The deputy director of the Office of Management and Budget, Joseph R. Wright Jr., testified that the proposed merger would permit staff consolidation in areas such as administration, public affairs and legal services, and would lead to elimination of 1,200 positions and an annual savings of $80 million. He said that through other economies there was a "good possibility" that savings could total $1 billion in three to four years.
When Sen. David Pryor (D-Ark.) noted that White House counselor Edwin Meese III said last month the reorganization would save $2 billion over the next four years, Baldrige said he would only "guarantee" savings of $250 million over three years because "I would rather underpromise and overdeliver."
Most committee members appeared less concerned over the promised savings than over what Sen. Thomas F. Eagleton (D-Mo.) termed the administration's underlying premise "that energy is no longer a special problem."
"This is not simply a reorganization," Eagleton said. "For all its flaws, the Department of Energy symbolizes our recognition of the problem which hangs over our prosperity and our national security like Damocles' sword. We should be doubling our efforts to free ourselves from our dependence on foreign oil, not offering blithe assertions that we have turned the corner or spied the light at the end of the tunnel."
A number of senators, both Democrats and Republicans, criticized the administration's cutback in Energy Department outlays on conservation, coal and fossil fuels and solar and renewable energy resources, and they voiced concern that these programs will get even less attention under the proposed merger.
"Organizationally and structurally, the plan seems to deemphasize those programs," Sen. Charles H. Percy (R-Ill.) said. He noted that the budget passed this week by Congress includes $600 million more for energy than President Reagan requested, with most of the money earmarked for research and development in conservation, renewable resources and fossil fuels.
Percy pressed Edwards for an assurance that he would support this level of funding for these programs. Edwards declined, saying, "It is obvious that you have included a lot more money than we requested for certain aspects of our program."
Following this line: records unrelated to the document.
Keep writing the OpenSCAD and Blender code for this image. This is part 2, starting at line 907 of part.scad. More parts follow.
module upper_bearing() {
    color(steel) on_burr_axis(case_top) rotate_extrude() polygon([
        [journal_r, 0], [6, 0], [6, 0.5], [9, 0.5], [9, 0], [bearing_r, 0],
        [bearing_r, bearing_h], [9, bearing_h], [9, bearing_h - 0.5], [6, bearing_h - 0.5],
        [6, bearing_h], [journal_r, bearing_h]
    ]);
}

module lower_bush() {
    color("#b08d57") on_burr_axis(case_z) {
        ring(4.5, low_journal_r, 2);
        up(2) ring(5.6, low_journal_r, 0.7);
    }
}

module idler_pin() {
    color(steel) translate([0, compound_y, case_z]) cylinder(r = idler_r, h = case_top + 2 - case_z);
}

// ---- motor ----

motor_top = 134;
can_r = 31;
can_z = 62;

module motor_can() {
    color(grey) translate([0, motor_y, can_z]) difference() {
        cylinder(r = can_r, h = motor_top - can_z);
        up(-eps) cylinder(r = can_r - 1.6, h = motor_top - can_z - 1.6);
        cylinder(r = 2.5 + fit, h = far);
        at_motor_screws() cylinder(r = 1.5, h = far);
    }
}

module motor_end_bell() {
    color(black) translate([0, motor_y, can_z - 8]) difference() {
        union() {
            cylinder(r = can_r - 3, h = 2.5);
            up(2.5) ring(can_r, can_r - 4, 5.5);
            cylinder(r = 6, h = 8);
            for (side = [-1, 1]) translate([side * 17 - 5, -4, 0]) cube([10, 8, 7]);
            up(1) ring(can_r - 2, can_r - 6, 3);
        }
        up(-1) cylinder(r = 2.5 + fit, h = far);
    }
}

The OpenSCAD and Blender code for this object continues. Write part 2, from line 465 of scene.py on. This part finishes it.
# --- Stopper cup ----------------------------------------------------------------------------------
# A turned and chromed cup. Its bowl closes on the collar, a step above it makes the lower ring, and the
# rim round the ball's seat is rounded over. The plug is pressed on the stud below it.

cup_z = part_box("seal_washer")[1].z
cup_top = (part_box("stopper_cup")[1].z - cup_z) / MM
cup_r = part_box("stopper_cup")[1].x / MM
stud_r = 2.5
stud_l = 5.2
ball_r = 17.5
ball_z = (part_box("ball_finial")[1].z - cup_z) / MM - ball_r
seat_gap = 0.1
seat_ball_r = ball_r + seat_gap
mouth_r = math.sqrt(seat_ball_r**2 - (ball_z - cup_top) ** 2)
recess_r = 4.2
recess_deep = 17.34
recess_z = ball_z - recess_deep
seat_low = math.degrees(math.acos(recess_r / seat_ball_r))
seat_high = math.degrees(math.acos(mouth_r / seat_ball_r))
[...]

Both Edwards and Baldrige repeatedly made it clear that, while they favored government funding for research in high-risk, high-technology areas where private interests are unlikely to venture, they believe that more proven areas such as conservation and solar technology should be left to the private marketplace.
Baldrige, pressed by Sen. Harrison H. Schmitt (R-N.M.) on government funding for solar research and development, said:
"What's complicated is how you actually make it work at a cost that is affordable. I don't think there is any secret yet to be found."
No further hearings on the proposed reorganization are planned before mid-July, and no such bill has even been introduced in the House, so committee sources said yesterday there is virtually no chance that the measure will make it through this Congress.